**Instructions to follow:** Reproduce exactly, and only, the lines running from the start of the entries below to the line containing "on its base.".
*** Exercise data ***
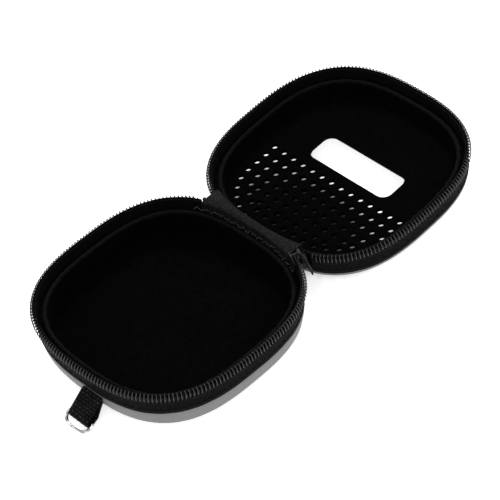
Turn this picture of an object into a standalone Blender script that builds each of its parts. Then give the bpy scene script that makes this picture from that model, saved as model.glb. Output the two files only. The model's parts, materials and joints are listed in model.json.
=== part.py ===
"""Hard-shell headphone carrying case with a zip, lying open on its base.

Two moulded cups meet at a zip and are joined by a cloth hinge. The base stands on z = 0, with the
origin at the centre of its flat bottom. +X runs along the hinge and +Y from the base to the lid.

Both cups share one plan outline. Each is drawn as a half: its rim plane is z = 0, the cup hangs below
it, and a profile is a list of (inset, z) points, the inset measured inwards from the outline.
"""
import math

import bmesh
import bpy
from mathutils import Vector

MM = 0.001

# Plan outline, in millimetres: two half superellipses that meet on the widest line.
HALF_WIDTH = 44.4
HINGE_REACH = 44.1
FRONT_REACH = 44.3
HINGE_EXPONENT = 2.75
FRONT_EXPONENT = 2.72
RING_STEPS = 40
TURN = 2 * math.pi

# Depths below the rim plane.
BASE_DEPTH = 20.6
LID_DEPTH = 14.6
BASE_CORNER = 6.0
LID_CORNER = 3.2

# Layers of the wall, from the outside in. GAP is the clearance between touching pieces.
GAP = 0.3
TAPE_OUTER = 0.5
TAPE_THICKNESS = 0.6
SHELL_RIM_INSET = TAPE_OUTER + TAPE_THICKNESS + GAP
SHELL_BULGE_INSET = 0.7
SHELL_THICKNESS = 2.2
BASE_FLOOR = 2.2
LID_FLOOR = 1.3
WALL_DRAFT = 0.8
INNER_GAP = 0.4
LINING_INSET = SHELL_RIM_INSET + SHELL_THICKNESS + INNER_GAP
LINING_THICKNESS = 0.8
LINING_CORNER = 2.6
SHELL_RIM_Z = -6.3
LEDGE_DROP = 0.4
LINING_RIM_Z = -6.6
PAD_THICKNESS = 1.6
PAD_INSET = 7.4

# Zip and trim.
TAPE_TOP = -1.2
TAPE_BOTTOM = -10.9
COIL_OUTER = -0.9
COIL_INNER = 0.2
COIL_TOP = -0.3
COIL_BOTTOM = -3.4
THREAD_OUTER = -0.2
THREAD_INNER = 0.2
THREAD_Z = -9.0
THREAD_HALF = 0.2
PIPING_INSET = 3.7
PIPING_Z = -4.9
PIPING_RADIUS = 1.0
PIPING_SIDES = 6

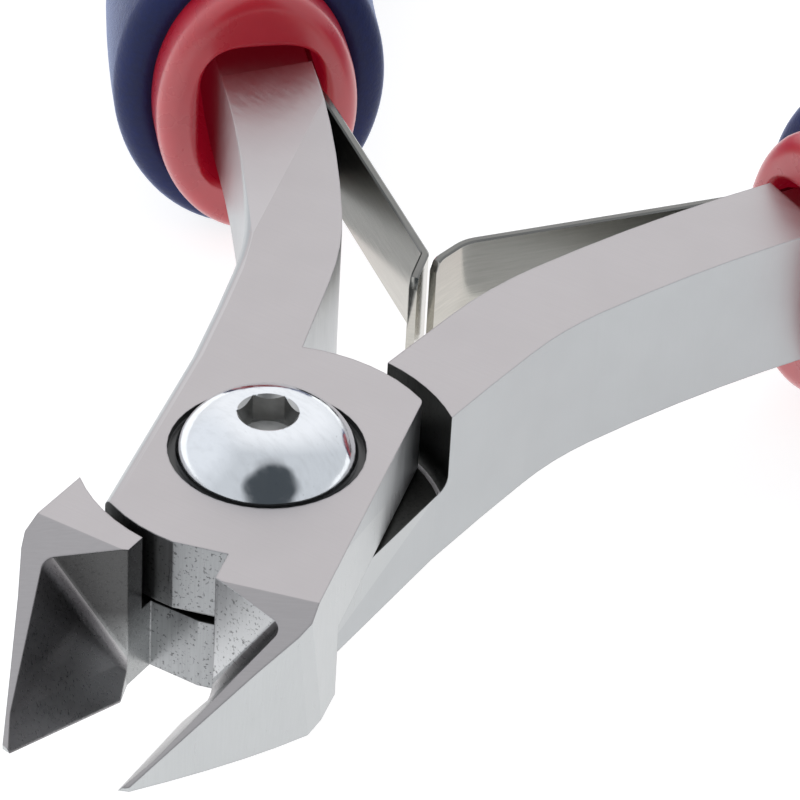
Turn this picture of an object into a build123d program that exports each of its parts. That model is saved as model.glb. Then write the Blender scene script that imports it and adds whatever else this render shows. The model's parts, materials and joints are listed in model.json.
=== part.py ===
from build123d import *

import os
from math import cos, degrees, radians, sin, sqrt, tan

os.makedirs("parts", exist_ok=True)

# Slim lap-joint diagonal cutting pliers with sprung handles and two-layer grips.
#
# Frame: the origin is on the pivot axis at the joint's flat underside. +Z points up
# through the pivot screw's head, +Y towards the handles along the middle line of the
# open pliers, and -Y towards the jaws. The pliers rest open, as their springs hold them.
#
# Each lever is drawn with the pliers closed, where the head has parallel sides, and is
# then turned about the pivot to its open place. The drawn lever has its jaw on +X and
# its handle on -X. The upper lever is that one, and the lower lever is its mirror image.

# Driving dimensions, in millimetres and degrees.
THICKNESS = 6.3
HEAD_HALF_WIDTH = 4.62
DISC_RADIUS = 6.7
OPEN_HALF_ANGLE = 7.5
MID_PLANE = THICKNESS / 2
LAP_GAP = 0.26
FLANK_END_Y = sqrt(DISC_RADIUS**2 - HEAD_HALF_WIDTH**2)

# Joint: the half-thickness disc of one lever turns inside the pocket of the other.
JAW_POCKET_RADIUS = 7.15
ARM_POCKET_RADIUS = 7.3
ARM_POCKET_FILLET = 0.55
DISC_CORNER_RADIUS = 0.45
THROAT_Y = -6.55

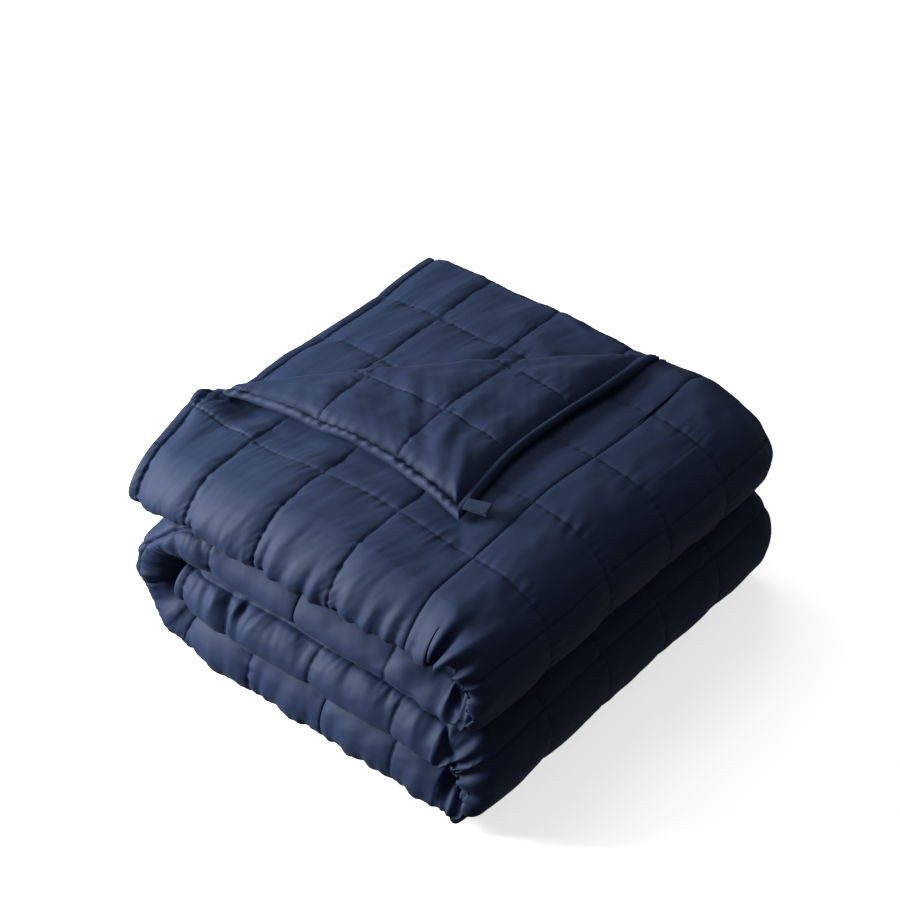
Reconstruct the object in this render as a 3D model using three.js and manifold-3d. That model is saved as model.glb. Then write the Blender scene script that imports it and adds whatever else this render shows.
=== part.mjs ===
// A quilted weighted blanket, folded in thirds and then in four, with one corner turned back,
// and the tape loop sewn into that corner.
// Millimetres, +Z up. The origin lies on the resting surface, under the middle of the stack.
// The rolled edges of the thirds face -Y. The two round bends of the four runs face +X.

import * as THREE from 'three';
import { mergeVertices } from 'three/addons/utils/BufferGeometryUtils.js';
import Module from 'manifold-3d';

const wasm = await Module();
wasm.setup();

// ---- Driving dimensions -------------------------------------------------------------------

// Air between two thicknesses of cloth inside a run, and between two runs.
const SLIT = 2;
const RUN_GAP = 1.5;

// Half the thickness of each run, which is three thicknesses of cloth.
const HALF = { top: 34.5, second: 28.5, third: 29.5, bottom: 36 };

// Ends of the straight stretches along X.
const TOP_HEM_X = -242;
const UPPER_BEND_X = 179;
const WRAP_X = -155;
const LOWER_BEND_X = 182;
const TUCKED_HEM_X = -176;

// How far the top third's own hem stands in from the back fold.
const TOP_THIRD_INSET = 36;

// Width of the thinned edge at the two hems that end the run, and its share of the full thickness.
const HEM_WIDTH = 12;
const HEM_SHARE = 0.5;

// The turned-back corner. leg is the side of its triangle, gap the air under it, and root how far
// it runs into the cloth it grows from. throat is where that air begins, inset keeps the two ends
// off the hems, and ridge is how round the crease stands, as a share of its height.
const CORNER = {
  leg: 348,
  thickness: 15,
  hemThickness: 8,
  gap: 2,
  root: 8,
  rootSink: 4,
  rootRise: 3,
  throat: 1,
  throatLip: 0.3,
  footLift: 0.5,
  minReach: 9,
  inset: 3,
  ridge: 0.8,
};

// The tape loop: length out of the hem, width, tape thickness, air inside the loop, its height over
// the cloth below, how far back from the tip it starts, and its turn towards +Y.
const TAB = { length: 21, width: 16, tape: 1.2, air: 1.4, lift: 2, fromTip: 8, turn: 0.24 };
const TOUCH_GAP = 0.3;

// Section of the fold at places along the run. leg counts the stretches: 0 top run, 1 upper bend,
// 2 second run, 3 wrap, 4 bottom run, 5 lower bend, 6 third run, 7 its end. roll is how far the
// rolled edge rounds over in Y, and crown how far the outer face of the top third swells.
const SECTIONS = [
  { leg: 0.0, half: HALF.top, front: -252, back: 258, roll: 34, crown: -6 },
  { leg: 0.3, half: HALF.top, front: -259, back: 259, roll: 34, crown: 6 },
  { leg: 0.85, half: HALF.top, front: -261, back: 260, roll: 33, crown: 8 },
  { leg: 1.0, half: 30.5, front: -260, back: 260, roll: 27, crown: 8 },
  { leg: 1.5, half: 30.5, front: -258, back: 261, roll: 24, crown: 6 },
  { leg: 2.0, half: HALF.second, front: -252, back: 260, roll: 26, crown: 0 },
  { leg: 2.5, half: HALF.second, front: -250, back: 258, roll: 28, crown: 0 },
  { leg: 3.0, half: 28, front: -250, back: 255, roll: 28, crown: 0 },
  { leg: 3.5, half: 27, front: -248, back: 253, roll: 26, crown: 0 },
  { leg: 4.0, half: 31, front: -252, back: 255, roll: 30, crown: 0 },
  { leg: 4.15, half: HALF.bottom, front: -255, back: 257, roll: 32, crown: 0 },
  { leg: 4.9, half: HALF.bottom, front: -259, back: 260, roll: 32, crown: 0 },
  { leg: 5.0, half: 31.8, front: -259, back: 261, roll: 27, crown: 0 },
  { leg: 5.5, half: 31.5, front: -258, back: 261, roll: 24, crown: 0 },
  { leg: 6.0, half: HALF.third, front: -259, back: 259, roll: 28, crown: 0 },
  { leg: 6.5, half: HALF.third, front: -261, back: 256, roll: 29, crown: 0 },
  { leg: 7.0, half: HALF.third, front: -256, back: 252, roll: 29, crown: 0 },
];

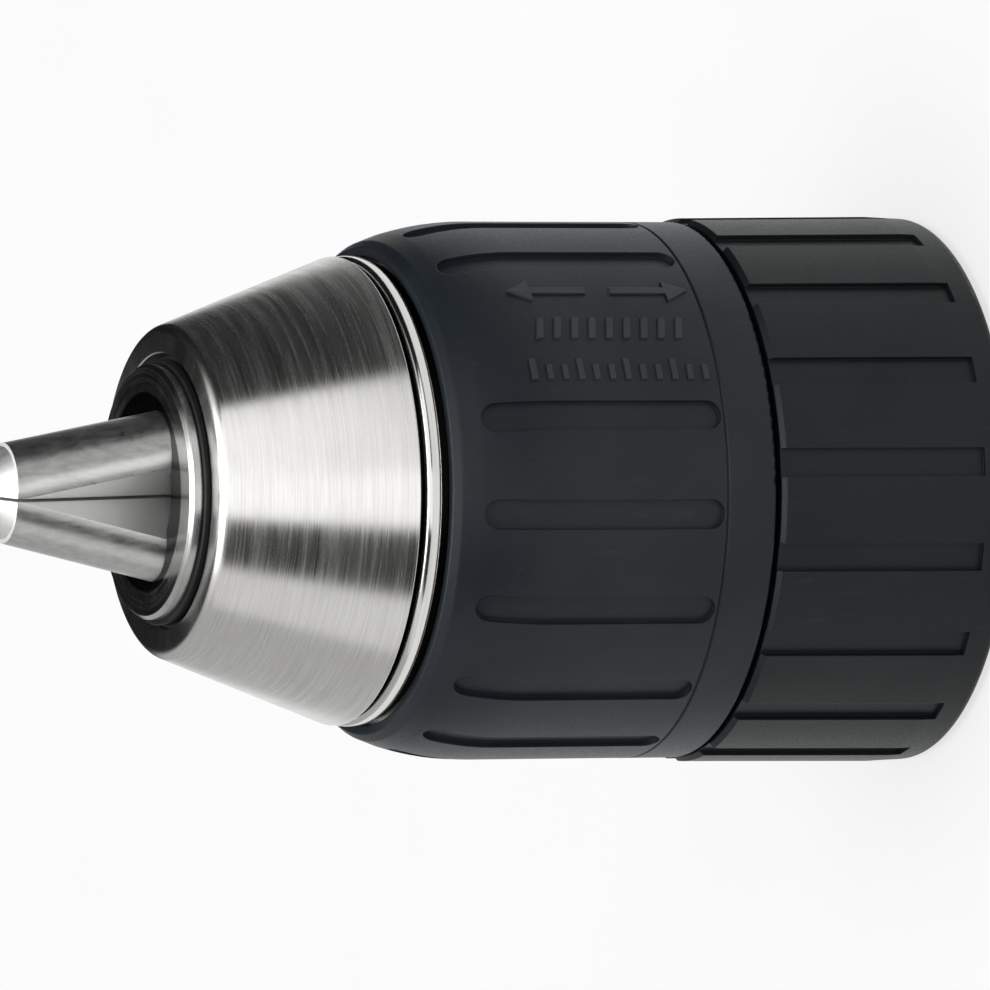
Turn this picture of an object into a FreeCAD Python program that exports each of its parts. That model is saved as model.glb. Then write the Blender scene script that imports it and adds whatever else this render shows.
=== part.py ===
import FreeCAD, Part

import math
import os

# Keyless drill chuck with two sleeves, for tool shanks up to 10 mm. All lengths are millimetres.
# The chuck axis is Z, and the jaws point along +Z. It is drawn with the jaws almost closed.
# Heights in this file count from a datum plane just in front of the body's rear face. The
# exported parts are moved so that the origin is the centre of that rear face.

os.makedirs("parts", exist_ok=True)

V = FreeCAD.Vector
ORIGIN = V(0, 0, 0)
AXIS = V(0, 0, 1)

# Driving dimensions: the whole chuck
REAR_FACE = -0.9            # the body's rear face
NOSE_FACE = 63.65           # the body's front face
SPLIT_HEIGHT = 19.2         # middle of the gap between the two sleeves
SPLIT_GAP = 0.4
RUNNING = 0.05              # radial clearance of a sliding or turning fit
PRESSED = 0.02              # radial gap left between two pressed pieces

# Driving dimensions: jaws
JAW_TILT = 15.0             # degrees between a jaw's axis and the chuck axis
JAW_RADIUS = 3.5
JAW_LENGTH = 40.0
JAW_TIP = 76.8              # height of the jaw tips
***
**Correct response:**
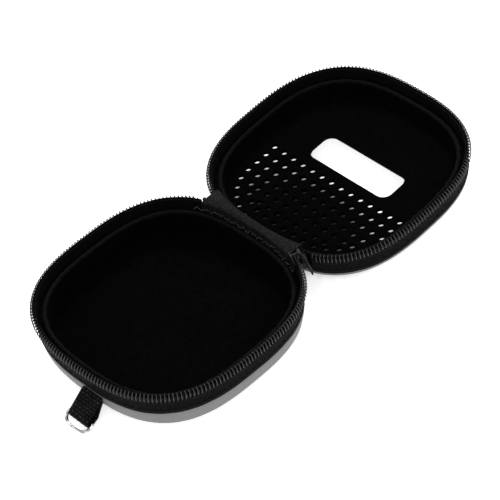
Turn this picture of an object into a standalone Blender script that builds each of its parts. Then give the bpy scene script that makes this picture from that model, saved as model.glb. Output the two files only. The model's parts, materials and joints are listed in model.json.
=== part.py ===
"""Hard-shell headphone carrying case with a zip, lying open on its base.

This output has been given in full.